Originally Posted by s3a
Oh my god! That's so clever! Because 0^0 does not exist but the limit as x->0 to the exponent 0 is 1! Also isn't it a convention to have 0^0 = 1 in sums?

Not that I know...it could be agreed on, though.

Tonio
• May 17th 2010, 07:36 PM
s3a
Ok but the limit of x->0 to the exponent 0 IS 1, right? (and that's why the answer I get is correct)
• May 17th 2010, 07:45 PM
AllanCuz
Quote:

Originally Posted by s3a
Ok but the limit of x->0 to the exponent 0 IS 1, right? (and that's why the answer I get is correct)

The limit of any real number to the exponent 0 is 1, and the limit of 0 to 0 is an indeterminent form and we need to use L'Hopitals here.

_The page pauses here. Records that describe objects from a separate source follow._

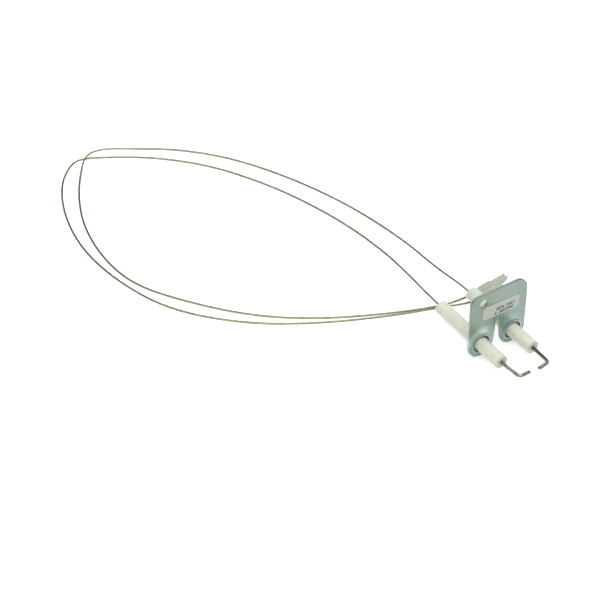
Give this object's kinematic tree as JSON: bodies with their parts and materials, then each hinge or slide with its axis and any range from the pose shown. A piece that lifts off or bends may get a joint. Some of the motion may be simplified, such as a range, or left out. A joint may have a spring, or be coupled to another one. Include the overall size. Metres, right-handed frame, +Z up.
{
  "type": "ignition electrode",
  "caption": "Twin ignition electrode for a gas boiler: ceramic tubes in a slotted zinc-plated bracket, bent spark rods facing each other, thin wire leads behind.",
  "frame": {"origin": "on the surface that the part stands on, level with the bottoms of the bracket's two lobes, midway between the insulators and midway between the electrodes' front and the insulators' rear ends", "axes": "+Z up along the bracket plate, +Y back along the insulators to where the leads leave, -Y towards the electrode tips, +X to the right seen from the electrodes' side"},
  "size_m": [0.1938, 0.3215, 0.0429],
  "materials": {
    "zinc_plate": "blue-passivated zinc on sheet steel, satin",
    "zinc_ferrule": "zinc-plated, satin",
    "label_film": "matte printed sticker",
    "insulator_ceramic": "off-white, fine unglazed bisque with a faint sheen",
    "ring_cement": "dark fireproof cement",
    "bore_cement": "grey fireproof cement",
    "electrode_alloy": "drawn heat-resistant wire, oxidised",
    "crimp_sleeve": "plain crimped steel sleeve",
    "stranded_wire": "twisted bare strands, dull",
    "tinned_sleeve": "tinned",
    "paper_tape": "creped paper adhesive tape"
  },
  "bodies": {
    "root": {"bracket_plate": "zinc_plate", "lead_tape": "paper_tape", "left_crimp_sleeve": "crimp_sleeve", "left_electrode_rod": "electrode_alloy", "left_end_sleeve": "tinned_sleeve", "left_ferrule": "zinc_ferrule", "left_front_cement": "bore_cement", "left_insulator": "insulator_ceramic", "left_lead": "stranded_wire", "left_rear_cement": "bore_cement", "left_ring_cement": "ring_cement", "rating_label": "label_film", "right_crimp_sleeve": "crimp_sleeve", "right_electrode_rod": "electrode_alloy", "right_end_sleeve": "tinned_sleeve", "right_ferrule": "zinc_ferrule", "right_front_cement": "bore_cement", "right_insulator": "insulator_ceramic", "right_lead": "stranded_wire", "right_rear_cement": "bore_cement", "right_ring_cement": "ring_cement"}
  },
  "joints": []
}
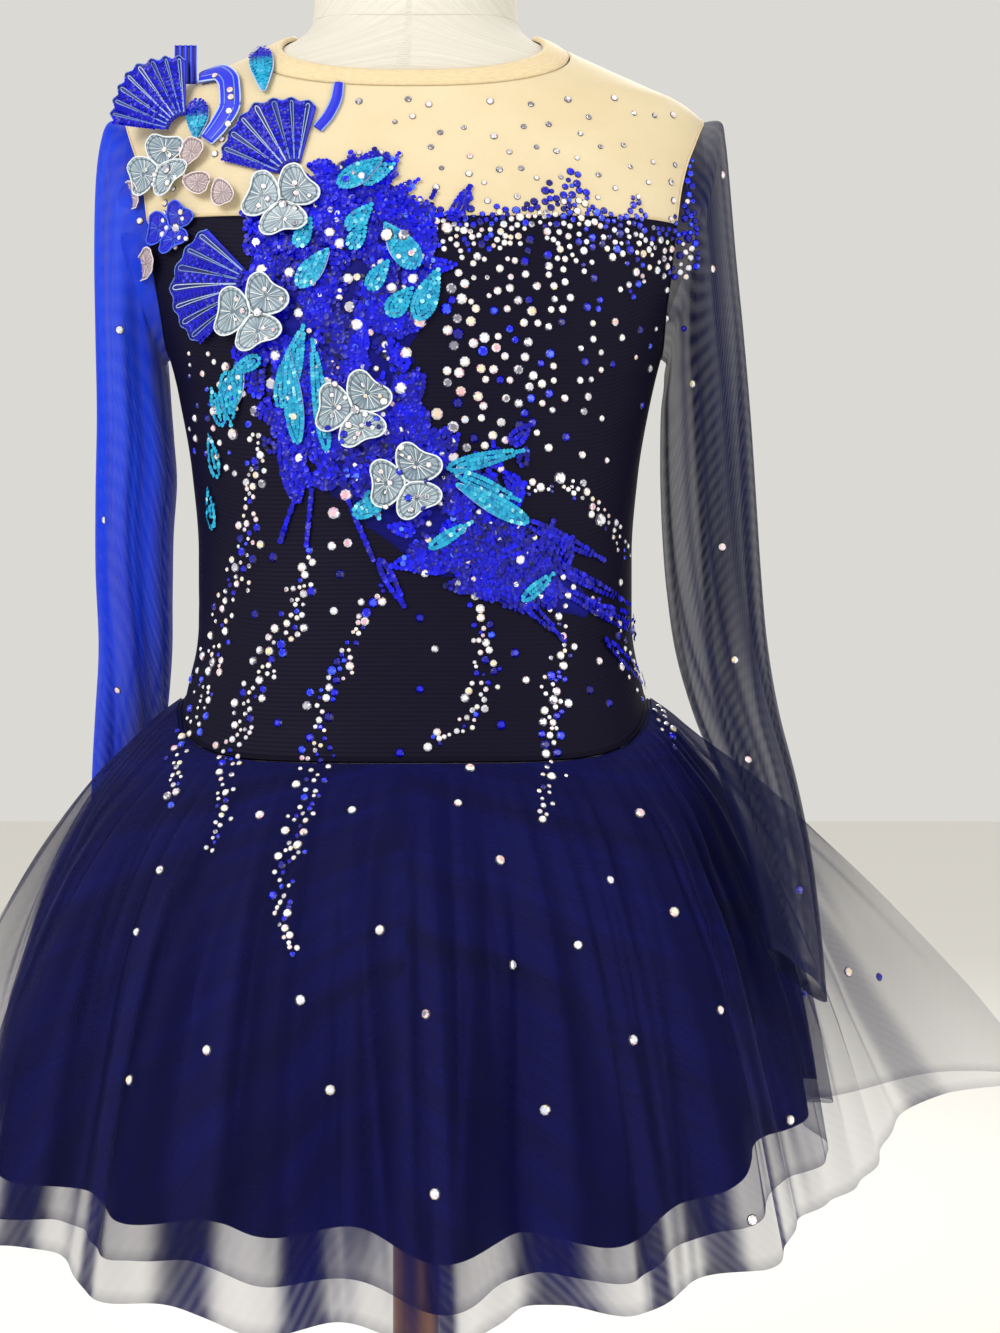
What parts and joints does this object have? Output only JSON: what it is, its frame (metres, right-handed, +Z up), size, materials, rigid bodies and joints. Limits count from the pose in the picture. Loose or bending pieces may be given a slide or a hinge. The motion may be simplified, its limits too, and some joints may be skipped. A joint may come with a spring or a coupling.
{
  "type": "figure skating dress on a limbless dress form with a stand",
  "caption": "Long-sleeved skating dress with a nude yoke, navy bodice, beaded lace, sheer sleeves in different blues and a gathered tulle skirt, on a limbless dress form and stand.",
  "frame": {"origin": "centre of the base's underside, on the floor", "axes": "+Z up, -Y the front of the dress, +X the wearer's left side"},
  "size_m": [0.6669, 0.4209, 1.032],
  "materials": {
    "linen": "plain linen cover, matte",
    "wood": "varnished wood, satin",
    "steel": "brushed",
    "nude_mesh": "nude stretch mesh, semi-sheer",
    "navy_knit": "ribbed stretch knit, slight sheen",
    "navy_tulle": "sheer tulle",
    "blue_mesh": "sheer royal blue mesh",
    "navy_mesh": "sheer navy mesh",
    "royal_sequin": "royal blue sequins on lace",
    "teal_sequin": "teal sequins on lace",
    "silver_lace": "silver corded lace"
  },
  "bodies": {
    "root": {"dress_form": "linen", "stand_base": "wood", "stand_pole": "wood", "stand_flange": "steel", "bodice_front": "navy_knit", "bodice_back": "navy_knit", "yoke_front": "nude_mesh", "yoke_back": "nude_mesh", "neck_band": "nude_mesh", "neck_button": "nude_mesh", "sleeve_left": "navy_mesh", "sleeve_right": "blue_mesh", "skirt_base": "navy_knit", "tulle_under": "navy_tulle", "tulle_top": "navy_tulle", "lace_spray": "royal_sequin", "fan_chest": "royal_sequin", "fan_side": "royal_sequin", "fan_shoulder": "royal_sequin", "shoulder_loop": "royal_sequin", "shoulder_tab": "royal_sequin", "shoulder_stem": "royal_sequin", "shoulder_drop": "teal_sequin", "leaf_neckline": "teal_sequin", "leaf_chest": "teal_sequin", "leaf_bust": "teal_sequin", "leaf_side": "teal_sequin", "leaf_spear": "teal_sequin", "leaf_waist": "teal_sequin", "leaf_shoulder": "teal_sequin", "flower_shoulder": "silver_lace", "flower_upper": "silver_lace", "flower_side": "silver_lace", "flower_middle": "silver_lace", "flower_low": "silver_lace", "flower_beaded": "royal_sequin"}
  },
  "joints": []
}
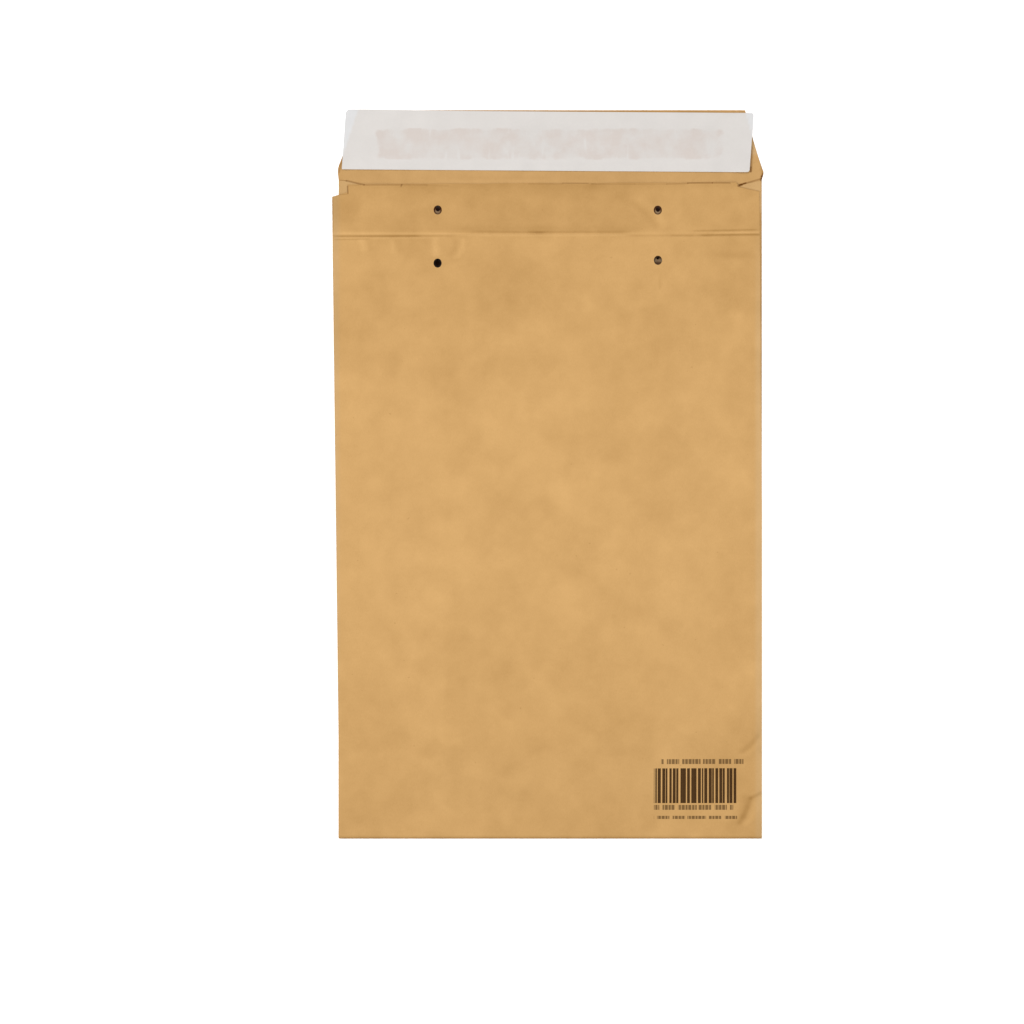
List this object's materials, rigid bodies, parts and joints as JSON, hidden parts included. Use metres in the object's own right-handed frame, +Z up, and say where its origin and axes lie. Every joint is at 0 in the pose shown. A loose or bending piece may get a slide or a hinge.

In some cases it is acceptable to let $0^0 = 1$ but this depends on the context of the problem, and is not always the correct subsitition. Other times it is correct to keep it as an indeterminent form.

Math Forum: Ask Dr. Math FAQ: Zero to Zero Power
• May 17th 2010, 08:22 PM
s3a
So, in the case of summations, 0^0 is 1 or in a specific case of summations? Could you give me at least some rough guidelines in detecting the 0^0 = 1 behaviour?